Here’s a another example: there's a file format (SAM/BAM) that was developed in the context of the 1,000 Genomes Project, and that has become ubiquitous for storing next generation sequence information. It was originally developed by a specific collaboration between people in that project, but then became ubiquitous without any forward-looking governance. It simply didn't belong to anyone! It was felt that no one organization should own it because it was used by the whole field, but when GA4GH took it on, everyone was thrilled.
It’s worth stepping back and asking, "why is genomics in the place it is now?” I think that one of the main reasons was a really wonderful mix of collaborative projects such as the Human Genome Project, HapMap, TCGA, that brought people together, and yet competition and innovation across the projects and institutions. There’s a healthy tension between pulling people together to share best practice and learning and, on the other side, innovation and drive and entrepreneurial energy — that is a very good thing for an ecosystem. We carefully crafted the GA4GH mission to help with the sharing of best practice and interoperability, but in such a way as to trigger entrepreneurial energy and competition to find the best solution.
GA4GH News: Why is genomic and health-related data sharing important for human health and medicine — why is it imperative for us to get this right?
DA: There's two things I’d say about the sharing of data. The first is that the right to self determination is very important — it’s the right of the individual to participate or not and to have an understanding of and control over what happens to their own personal information. It is certainly not a universal standard but it’s one that the founders of this organization believe in — so that's the first thing: if someone chooses to participate, that's great, and if they chose not to, that's fine too.
But having said that, we believe that understanding human health at a mechanistic level and a biological level can inform diagnostics and therapeutics. By providing better quality information to help people prevent and treat disease, then genomic data is clearly valuable — we've seen that over and over again. One example is in the medicines we develop at Vertex for cystic fibrosis — those medicines come directly from an understanding of the genetic basis of the disease and directly address that underlying cause. Without understanding how these genetic variants — both common and rare — contribute to this devastating disease, none of the medicines we now have available for patients would exist.
The other example I always like to cite is the BRCA Challenge. It’s been known for some time that BRCA mutations play an important role in breast cancer and ovarian cancer. There are tests done every day around the world. But if you have such a mutation, answering the question, “what does a given mutation mean to the patient’s risk?”, is beyond the scale of any single organization. Mutations are large in number and each individually rare, and so no one organization has enough information to really answer the question. The BRCA Challenge is an effort launched by GA4GH to provide women and families and caregivers better estimates of what their particular information means.

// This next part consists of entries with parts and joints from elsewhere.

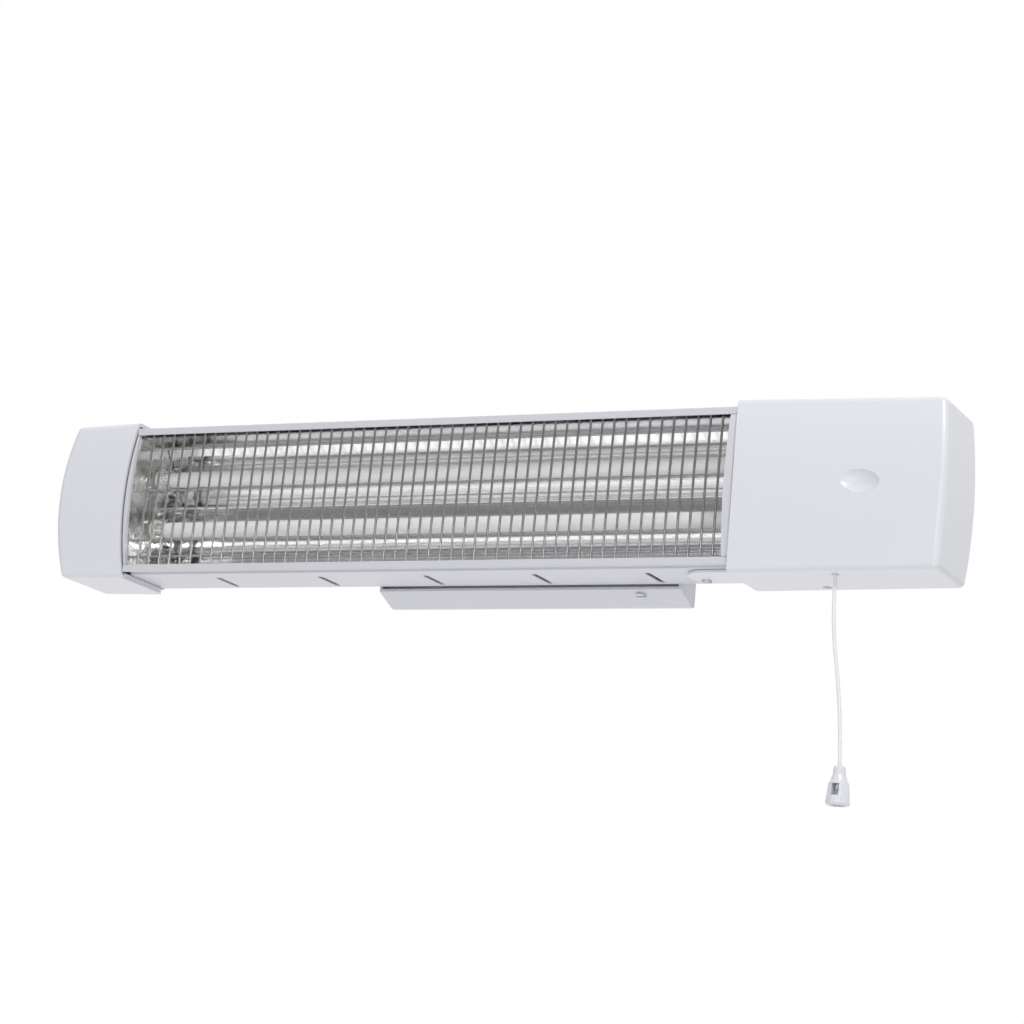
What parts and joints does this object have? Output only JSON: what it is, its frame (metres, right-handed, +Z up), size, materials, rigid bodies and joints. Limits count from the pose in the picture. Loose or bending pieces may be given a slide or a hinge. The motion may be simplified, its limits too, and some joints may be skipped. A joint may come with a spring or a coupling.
{
  "type": "quartz heater",
  "caption": "Wall-mounted infrared bathroom heater: quartz tubes behind a wire guard, plastic end caps, tilting wall bracket and a pull-cord switch.",
  "frame": {"origin": "on the wall face, midway between the two wall screw holes", "axes": "+X along the wall to the right as the room sees it, +Y into the wall, +Z up"},
  "size_m": [0.598, 0.0845, 0.2362],
  "materials": {
    "white_enamel": "smooth white baked enamel",
    "white_plastic": "moulded white plastic, half gloss",
    "polished_reflector": "bright polished sheet with a faint rolled grain",
    "guard_wire": "bright plated wire",
    "milky_quartz": "milky white quartz, satin surface",
    "resistance_wire": "dull oxidised resistance wire",
    "white_ceramic": "unglazed white steatite",
    "spring_steel": "bright crinkled spring steel",
    "zinc_steel": "zinc-plated steel",
    "switch_plastic": "ivory heat-resistant plastic",
    "contact_brass": "plain brass strip",
    "lead_sleeve": "braided glass-fibre sleeve",
    "black_rubber": "black rubber",
    "white_cord": "white braided cord"
  },
  "bodies": {
    "bracket": {"wall_bracket": "white_enamel", "bracket_screw": "zinc_steel", "pivot_bolts": "zinc_steel", "pivot_washers": "zinc_steel", "pivot_nuts": "zinc_steel"},
    "heater": {"housing": "white_enamel", "side_frame_left": "white_enamel", "side_frame_right": "white_enamel", "reflector": "polished_reflector", "reflector_end_left": "polished_reflector", "reflector_end_right": "polished_reflector", "quartz_tube_upper": "milky_quartz", "quartz_tube_lower": "milky_quartz", "heating_coil_upper": "resistance_wire", "heating_coil_lower": "resistance_wire", "ceramic_upper_left": "white_ceramic", "ceramic_upper_right": "white_ceramic", "ceramic_lower_left": "white_ceramic", "ceramic_lower_right": "white_ceramic", "tube_clip_upper_left": "spring_steel", "tube_clip_upper_right": "spring_steel", "tube_clip_lower_left": "spring_steel", "tube_clip_lower_right": "spring_steel", "terminal_pins": "contact_brass", "guard_bars": "guard_wire", "guard_rails": "guard_wire", "left_cap": "white_plastic", "right_cap": "white_plastic", "cap_screws": "zinc_steel", "tongue_screw": "zinc_steel", "wiring_chassis": "zinc_steel", "floor_screw": "zinc_steel", "switch_base": "switch_plastic", "switch_clips": "spring_steel", "contact_blades": "contact_brass", "return_spring": "spring_steel", "cord_bushing": "white_plastic", "terminal_block": "switch_plastic", "terminal_screws": "zinc_steel", "cable_grommet": "black_rubber", "thermal_cutout": "switch_plastic", "jumper_lead": "lead_sleeve", "lead_upper": "lead_sleeve", "lead_lower": "lead_sleeve", "tilt_lug_left": "white_enamel", "tilt_lug_right": "white_enamel", "lug_screws": "zinc_steel"},
    "pull": {"pull_cord": "white_cord", "cord_ball": "white_cord", "pull_knob": "white_plastic", "cord_knot": "white_cord"},
    "lever": {"switch_lever": "switch_plastic"},
    "rotor": {"switch_rotor": "switch_plastic"}
  },
  "joints": [
    {"name": "tilt", "type": "hinge", "parent": "bracket", "child": "heater", "pos_m": [0, -0.02, -0.034], "axis": [1, 0, 0], "range_deg": [0, 25]},
    {"name": "cord_pull", "type": "slide", "parent": "heater", "child": "pull", "axis": [0, 0, -1], "range_m": [0, 0.008], "stiffness_N_per_m": 300, "springref_m": -0.002},
    {"name": "lever_pivot", "type": "hinge", "parent": "heater", "child": "lever", "pos_m": [0.2318, -0.069, -0.0214], "axis": [0, -1, 0], "range_deg": [0, 33]},
    {"name": "rotor_turn", "type": "hinge", "parent": "heater", "child": "rotor", "pos_m": [0.2318, -0.069, -0.0084], "axis": [0, -1, 0], "continuous": true}
  ],
  "couplings": [
    {"joint": "lever_pivot", "follows": "cord_pull", "rad_per_m": 71.4}
  ]
}
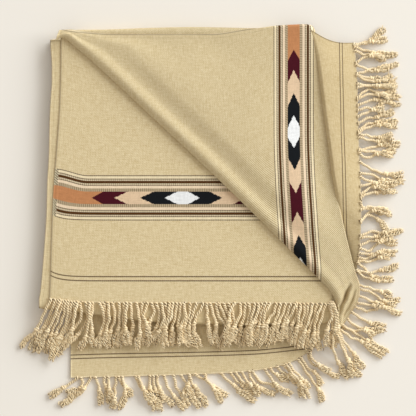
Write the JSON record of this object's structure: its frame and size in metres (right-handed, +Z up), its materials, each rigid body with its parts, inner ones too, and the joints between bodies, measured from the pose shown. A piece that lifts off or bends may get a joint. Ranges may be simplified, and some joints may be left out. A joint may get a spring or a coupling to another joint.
{
  "type": "wool shawl",
  "caption": "Folded wool shawl lying flat, one corner turned back over a soft roll, with a woven band of stripes and lozenges and twisted, knotted fringes.",
  "frame": {"origin": "on the surface that the shawl lies on, under the middle of its box, fringes included", "axes": "+Z up from the surface, +X towards the turned flap's hem, -Y towards the lower end and its fringe"},
  "size_m": [0.6688, 0.665, 0.0299],
  "materials": {
    "cloth": "sand-coloured wool twill, soft nap, with a woven band",
    "fringe": "twisted two-ply wool cord, knotted, with frayed tassels"
  },
  "bodies": {
    "root": {"folded_core": "cloth", "lower_end_panel": "cloth", "front_panel": "cloth", "turned_flap": "cloth", "flap_end_strip": "cloth", "front_fringe": "fringe", "flap_fringe": "fringe", "corner_fringe": "fringe", "lower_fringe": "fringe"}
  },
  "joints": []
}
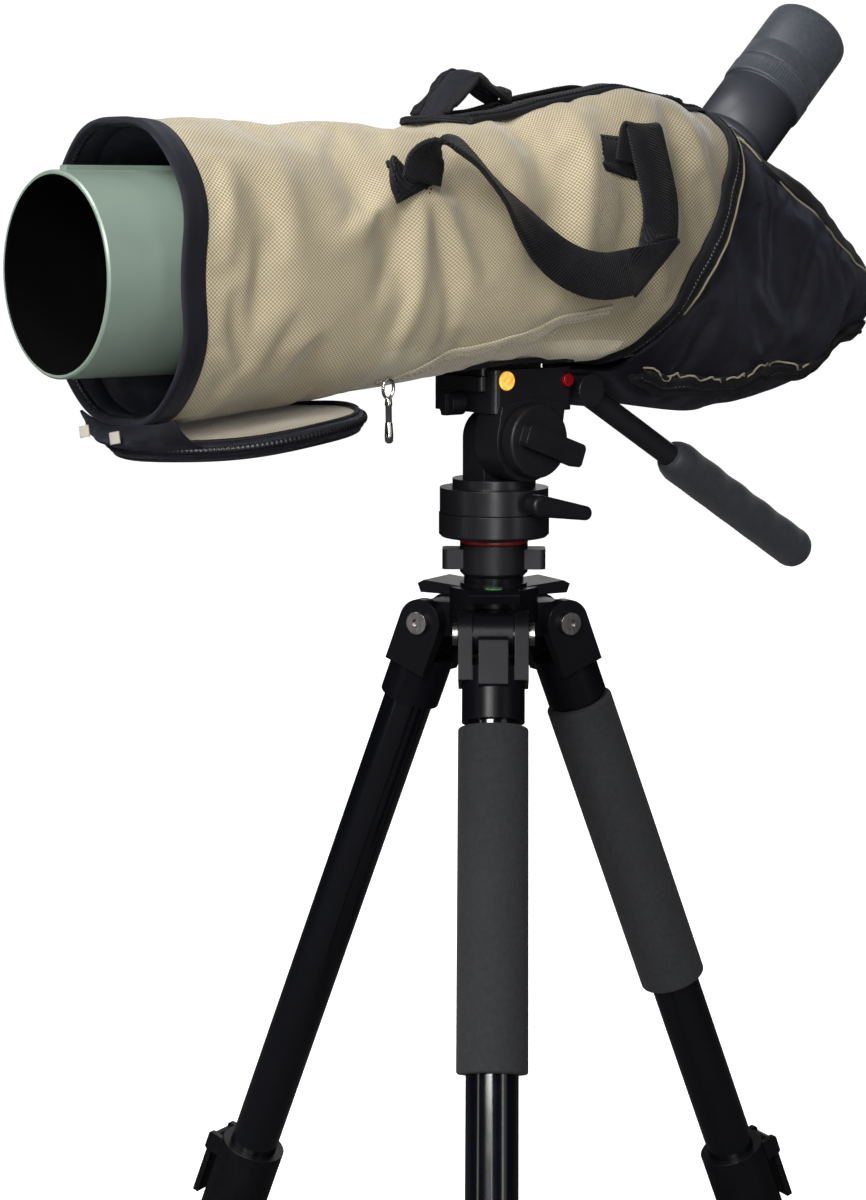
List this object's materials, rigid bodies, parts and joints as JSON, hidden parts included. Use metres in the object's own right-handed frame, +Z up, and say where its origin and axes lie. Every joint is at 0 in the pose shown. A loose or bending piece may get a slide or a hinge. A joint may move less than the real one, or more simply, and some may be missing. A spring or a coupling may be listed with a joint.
{
  "type": "spotting scope",
  "caption": "Angled zoom spotting scope in an open soft case, standing on a two-way fluid head and a folding tripod.",
  "frame": {"origin": "on the floor, on the tripod's centre axis", "axes": "+Z up along the centre column; the optical axis runs along Y and the objective faces -Y; +X is the side with the carrying strap and the tilt lock knob"},
  "size_m": [0.3828, 0.568, 0.7745],
  "materials": {
    "sage_paint": "painted, satin metallic",
    "optical_glass": "polished, coated",
    "knob_rubber": "ribbed, matte",
    "knob_plastic": "moulded, fine grain",
    "eyepiece_black": "anodised, satin",
    "eyecup_rubber": "smooth, matte",
    "tan_fabric": "coarse woven nylon",
    "black_fabric": "smooth lining cloth",
    "black_webbing": "woven webbing and zip tape",
    "bright_metal": "plated",
    "head_metal": "painted, semi-gloss",
    "handle_metal": "painted, semi-gloss",
    "steel": "plated",
    "red_plastic": "glossy",
    "amber_level": "clear, glossy",
    "green_level": "clear, glossy",
    "grip_rubber": "soft, matte",
    "leg_metal": "anodised, gloss black",
    "cast_black": "painted casting, semi-gloss",
    "clamp_plastic": "moulded, semi-gloss",
    "foot_rubber": "matte",
    "leg_foam": "closed-cell foam, matte"
  },
  "bodies": {
    "spider": {"spider": "head_metal", "spider_level": "green_level", "leg_bolts": "steel"},
    "column": {"center_column": "leg_metal", "pan_base": "head_metal"},
    "column_lock": {"column_lock_collar": "knob_plastic"},
    "pan": {"pan_body": "head_metal"},
    "pan_lock": {"pan_lock_lever": "knob_plastic"},
    "tilt_lock": {"tilt_lock_knob": "knob_plastic"},
    "platform": {"tilt_platform": "head_metal", "head_level": "amber_level"},
    "plate_lock": {"plate_lock_knob": "knob_plastic"},
    "button": {"safety_button": "red_plastic"},
    "handle": {"handle_rod": "handle_metal", "handle_grip": "grip_rubber"},
    "plate": {"quick_release_plate": "head_metal", "plate_screw": "steel", "mount_collar": "sage_paint"},
    "collar_lock": {"collar_lock_knob": "knob_plastic"},
    "scope": {"main_tube": "sage_paint", "objective_lens": "optical_glass", "prism_housing": "sage_paint", "prism": "optical_glass", "eyepiece_barrel": "eyepiece_black", "eye_lens": "optical_glass", "case_shell": "tan_fabric", "case_zippers": "black_webbing", "case_rear_hood": "black_fabric", "carry_strap": "black_webbing"},
    "shield": {"dew_shield": "sage_paint"},
    "focuser": {"focus_lens": "optical_glass"},
    "coarse_knob": {"coarse_focus_knob": "knob_rubber"},
    "fine_knob": {"fine_focus_knob": "knob_rubber"},
    "lock_ring": {"eyepiece_lock_ring": "eyepiece_black"},
    "zoom": {"zoom_ring": "eyepiece_black"},
    "zoom_optics": {"zoom_lens": "optical_glass"},
    "eyecup": {"eyecup": "eyecup_rubber"},
    "front_cover": {"case_front_cover": "tan_fabric"},
    "focus_flap": {"case_focus_flap": "black_fabric"},
    "zip_pull": {"zip_pull": "bright_metal"},
    "front_leg": {"front_leg_casting": "cast_black", "front_leg_tube": "leg_metal", "front_leg_clamp": "clamp_plastic", "front_leg_foam": "leg_foam"},
    "front_lever": {"front_lock_lever": "clamp_plastic"},
    "front_lower": {"front_lower_tube": "leg_metal", "front_rubber_foot": "foot_rubber"},
    "right_leg": {"right_leg_casting": "cast_black", "right_leg_tube": "leg_metal", "right_leg_clamp": "clamp_plastic", "right_leg_foam": "leg_foam"},
    "right_lever": {"right_lock_lever": "clamp_plastic"},
    "right_lower": {"right_lower_tube": "leg_metal", "right_rubber_foot": "foot_rubber"},
    "left_leg": {"left_leg_casting": "cast_black", "left_leg_tube": "leg_metal", "left_leg_clamp": "clamp_plastic"},
    "left_lever": {"left_lock_lever": "clamp_plastic"},
    "left_lower": {"left_lower_tube": "leg_metal", "left_rubber_foot": "foot_rubber"}
  },
  "joints": [
    {"name": "column_slide", "type": "slide", "parent": "spider", "child": "column", "axis": [0, 0, 1], "range_m": [0, 0.17]},
    {"name": "column_lock_turn", "type": "hinge", "parent": "spider", "child": "column_lock", "pos_m": [0, 0, 0.464], "axis": [0, 0, 1], "range_deg": [0, 60]},
    {"name": "pan", "type": "hinge", "parent": "column", "child": "pan", "pos_m": [0, 0, 0.4895], "axis": [0, 0, 1], "continuous": true},
    {"name": "pan_lock_turn", "type": "hinge", "parent": "pan", "child": "pan_lock", "pos_m": [0.033, 0, 0.496], "axis": [1, 0, 0], "range_deg": [-35, 15]},
    {"name": "tilt", "type": "hinge", "parent": "pan", "child": "platform", "pos_m": [0, 0, 0.531], "axis": [1, 0, 0], "range_deg": [-30, 35]},
    {"name": "tilt_lock_turn", "type": "hinge", "parent": "pan", "child": "tilt_lock", "pos_m": [0.035, 0, 0.531], "axis": [1, 0, 0], "range_deg": [-90, 90]},
    {"name": "plate_lock_turn", "type": "hinge", "parent": "platform", "child": "plate_lock", "pos_m": [0, -0.026, 0.5508], "axis": [0, -1, 0], "range_deg": [0, 180]},
    {"name": "button_press", "type": "slide", "parent": "platform", "child": "button", "axis": [-1, 0, 0], "range_m": [0, 0.0018], "stiffness_N_per_m": 400},
    {"name": "handle_angle", "type": "hinge", "parent": "platform", "child": "handle", "pos_m": [0.02, 0.046, 0.556], "axis": [-1, 0, 0], "range_deg": [0, 40]},
    {"name": "plate_slide", "type": "slide", "parent": "platform", "child": "plate", "axis": [0, 1, 0], "range_m": [-0.008, 0.008]},
    {"name": "scope_roll", "type": "hinge", "parent": "plate", "child": "scope", "pos_m": [0, 0, 0.624], "axis": [0, 1, 0], "range_deg": [-4, 4]},
    {"name": "collar_lock_turn", "type": "hinge", "parent": "plate", "child": "collar_lock", "pos_m": [-0.05, 0, 0.624], "axis": [-1, 0, 0], "range_deg": [0, 180]},
    {"name": "dew_shield_slide", "type": "slide", "parent": "scope", "child": "shield", "axis": [0, 1, 0], "range_m": [0, 0.05]},
    {"name": "coarse_focus", "type": "hinge", "parent": "scope", "child": "coarse_knob", "pos_m": [0, 0.018, 0.686], "axis": [0, 1, 0], "range_deg": [-360, 360]},
    {"name": "focus_travel", "type": "slide", "parent": "scope", "child": "focuser", "axis": [0, 1, 0], "range_m": [-0.0119, 0.0119]},
    {"name": "fine_focus", "type": "hinge", "parent": "scope", "child": "fine_knob", "pos_m": [0, 0.003, 0.686], "axis": [0, 1, 0], "range_deg": [-360, 360]},
    {"name": "lock_ring_turn", "type": "hinge", "parent": "scope", "child": "lock_ring", "pos_m": [0, 0.107, 0.624], "axis": [0, 0.7071, 0.7071], "range_deg": [0, 45]},
    {"name": "zoom_turn", "type": "hinge", "parent": "scope", "child": "zoom", "pos_m": [0, 0.107, 0.624], "axis": [0, 0.7071, 0.7071], "range_deg": [0, 110]},
    {"name": "zoom_travel", "type": "slide", "parent": "scope", "child": "zoom_optics", "axis": [0, 0.7071, 0.7071], "range_m": [0, 0.0201]},
    {"name": "eyecup_slide", "type": "slide", "parent": "scope", "child": "eyecup", "axis": [0, 0.7071, 0.7071], "range_m": [0, 0.008]},
    {"name": "front_cover_swing", "type": "hinge", "parent": "scope", "child": "front_cover", "pos_m": [0, -0.24, 0.545], "axis": [1, 0, 0], "range_deg": [-170, 0]},
    {"name": "focus_flap_swing", "type": "hinge", "parent": "scope", "child": "focus_flap", "pos_m": [-0.018, 0, 0.706], "axis": [0, 1, 0], "range_deg": [-10, 60]},
    {"name": "zip_pull_swing", "type": "hinge", "parent": "scope", "child": "zip_pull", "pos_m": [0.04, -0.104, 0.564], "axis": [1, 0, 0], "range_deg": [-10, 40]},
    {"name": "front_leg_spread", "type": "hinge", "parent": "spider", "child": "front_leg", "pos_m": [0.02855, -0.02354, 0.427], "axis": [-0.6361, -0.7716, 0], "range_deg": [-21.3, 40]},
    {"name": "front_lever_turn", "type": "hinge", "parent": "front_leg", "child": "front_lever", "pos_m": [0.14697, -0.12115, 0.09615], "axis": [-0.6361, -0.7716, 0], "range_deg": [0, 100]},
    {"name": "front_leg_extend", "type": "slide", "parent": "front_leg", "child": "front_lower", "axis": [0.2803, -0.2311, -0.9317], "range_m": [0, 0.28]},
    {"name": "right_leg_spread", "type": "hinge", "parent": "spider", "child": "right_leg", "pos_m": [0.00611, 0.03649, 0.427], "axis": [0.9863, -0.165, 0], "range_deg": [-21.3, 40]},
    {"name": "right_lever_turn", "type": "hinge", "parent": "right_leg", "child": "right_lever", "pos_m": [0.03144, 0.18785, 0.09615], "axis": [0.9863, -0.165, 0], "range_deg": [0, 100]},
    {"name": "right_leg_extend", "type": "slide", "parent": "right_leg", "child": "right_lower", "axis": [0.06, 0.3583, -0.9317], "range_m": [0, 0.28]},
    {"name": "left_leg_spread", "type": "hinge", "parent": "spider", "child": "left_leg", "pos_m": [-0.03466, -0.01296, 0.427], "axis": [-0.3502, 0.9367, 0], "range_deg": [-21.3, 40]},
    {"name": "left_lever_turn", "type": "hinge", "parent": "left_leg", "child": "left_lever", "pos_m": [-0.1784, -0.0667, 0.09615], "axis": [-0.3502, 0.9367, 0], "range_deg": [0, 100]},
    {"name": "left_leg_extend", "type": "slide", "parent": "left_leg", "child": "left_lower", "axis": [-0.3402, -0.1272, -0.9317], "range_m": [0, 0.28]}
  ],
  "couplings": [
    {"joint": "coarse_focus", "follows": "focus_travel", "rad_per_m": 523.6},
    {"joint": "zoom_travel", "follows": "zoom_turn", "m_per_rad": 0.010417}
  ]
}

To make possible such insights across all of medicine and all the different diseases and all the populations of the world — this is a task that is beyond any single organization. We share the mission of advancing the day when we people can benefit from accurate, interpretable genetic diagnostics, insights into the causes of human disease, and the development of new therapies. Having appropriate standards — ethical, regulatory, and technical — to exchange information and to learn is a necessary condition for success. It's not sufficient, but it's a very important step forward.